MEDORA — Carr Township residents planning to vote in the Nov. 8 general election will find a public question on the ballot concerning the 2023 Medora Community School Corp. budget.
Approval of that question by voters would allow the corporation to increase property taxes paid to the corporation by homeowners and businesses for the next eight years.
If the public question is approved by the voters, the average property tax paid to the school corporation per year on a residence would increase by 33.26%, and the average property tax paid to the school corporation per year on a business property within the school corporation would increase by 26.99%.
The revenue increase would be used to help with transportation of students, attracting and retaining certified and classified staff and improve and expand academic programs and educational offerings.
The referendum is being sought to offset the estimated loss of revenues due to the application of circuit breaker tax caps. The caps, put in place with the 2010 property tax bills, ensure that a property owner does not pay more than a fixed percent of the property’s gross assessed value after exemptions in taxes, but the caps do not change the local tax rate, according to the Indiana Department of Local Government Finance.
Superintendent Roger Bane talked about the referendum while presenting the 2023 budget for approval by the board of trustees during Monday’s school board meeting.
As adopted by the board, the $2.79 million budget includes an education budget of $1,445,640; an operations budget of $664,725; a debt service budget of $429,857; a rainy day fund of $18,571; and a school pension debt fund of $34,164. The state pays for the education fund with revenue from a variety of sources, including income and sales taxes.

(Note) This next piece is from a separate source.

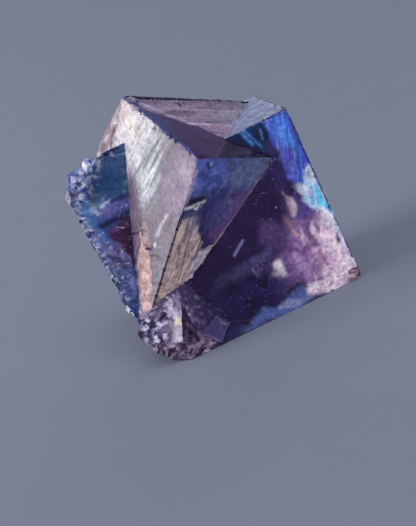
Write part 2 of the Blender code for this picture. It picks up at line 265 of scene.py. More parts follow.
def left_front_arcs(u, v):
    return np.hypot(u + 2.0, (v - 6.0) * 0.8)


def left_front_bumpy(u, v):
    return 1 - smooth(v - 1.3 * u, 7.0, 9.5)


def left_front_relief(u, v):
    lines = ridges(left_front_arcs(u, v), 0.48, 1.4 * waves(u, v, 1.6, 22))
    rough = 0.04 * lines + 0.03 * (1 + waves(u, v, 0.55, 24))
    return 0.014 * (1 + waves(u, v, 1.3, 23)) + left_front_bumpy(u, v) * rough


def rough_relief(u, v):
    return 0.04 * (1 + waves(u, v, 0.8, 27))


def lined_relief(u, v):
    lines = ridges(v, 0.4, 1.5 * waves(u * 0.4, v, 1.2, 28))
    return 0.04 * lines + 0.02 * (1 + waves(u, v, 0.5, 29))


EDGE_WEAR = 0.03
OTHER_RELIEF = 0.03
# The share of a step's height that it sinks by, and the size of the twin's blunted corner
STEP_SUNK = 0.8
CORNER_FLAT = 0.3
# The mesh: rounds of splitting, what is merged, the sharpest smooth edge, an area near nothing
SPLIT_ROUNDS = 9
MERGED = 0.0005
SHARP_ANGLE = math.radians(24)
LEAST_AREA = 1e-5


# Colours are sRGB out of 255. A clearness is the share of light that goes through, not back
EVERYWHERE = 1.0


def colour(red, green, blue):
    share = np.array((red, green, blue)) / 255
    return np.where(share <= 0.04045, share / 12.92, ((share + 0.055) / 1.055) ** 2.4)


class Skin:
    """Colour, frosting and clearness at many places of one face, painted zone by zone."""

    def __init__(self, u, v, ground, frost, clear):
        self.u = u
        self.v = v
        self.wander_u = u + 0.2 * waves(u, v, 1.5, 41) + 0.08 * waves(u, v, 0.45, 43)
        self.wander_v = v + 0.2 * waves(v, u, 1.5, 42) + 0.08 * waves(v, u, 0.45, 44)
        self.shade = np.tile(colour(*ground), (len(u), 1))
        self.frost = np.full(len(u), frost)
        self.clear = np.full(len(u), clear)
        self.across = u
        self.stripes = self.pits = self.dust = 0.0

    def blend(self, mask, paint, frost=None, clear=None):
        self.shade = self.shade * (1 - mask[:, None]) + colour(*paint) * mask[:, None]
        if frost is not None:
            self.frost = self.frost * (1 - mask) + frost * mask
        if clear is not None:
            self.clear = self.clear * (1 - mask) + clear * mask

    def oval(self, x, y, wide, high, paint, share=0.9, turn=0, edge=0.6, **finish):
        mask = spot(self.wander_u, self.wander_v, x, y, wide, high, turn, edge)
        self.blend(share * mask, paint, **finish)

    def patch(self, corners, paint, share=0.95, edge=0.1, **finish):
        mask = convex(self.wander_u, self.wander_v, corners, edge)
        self.blend(share * mask, paint, **finish)

    def stroke(self, start, end, width, paint, share=1.0, **finish):
        self.blend(share * line(self.u, self.v, start, end, width), paint, **finish)

    def streaks(self, mask, spacing, length, paint, share, seed):
        """Broken parallel streaks along the stripes, inside a mask."""
        drawn = waves(self.across / spacing, self.v / length, 1.0, seed)
        self.blend(share * mask * smooth(drawn, 0.25, 0.9), paint)

    def flecks(self, mask, size, paint, share, seed, least=0.5):
        """Irregular flecks of about that size, inside a mask."""
        drawn = waves(self.u, self.v, size, seed) + 0.6 * waves(self.v, self.u, size * 0.6, seed + 1)
        self.blend(share * mask * smooth(drawn, least, least + 0.35), paint)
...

The funds receive property tax revenues of $1,022,775 or other sources. The adopted tax levy requires $2.702 tax rate on $100 per assessed valuation.
The referendum, if passed, would fund an additional $197,200 for the operating fund.
Bane said the advertised tax rate is about 20 cents more than was advertised a year ago.
“That also includes that 50-cent referendum,” he said. “So if that doesn’t pass, our advertised tax rate is going to be about 30 cents lower than it was last year.”
Trustees approved the 2023 budget by a 4-0 vote.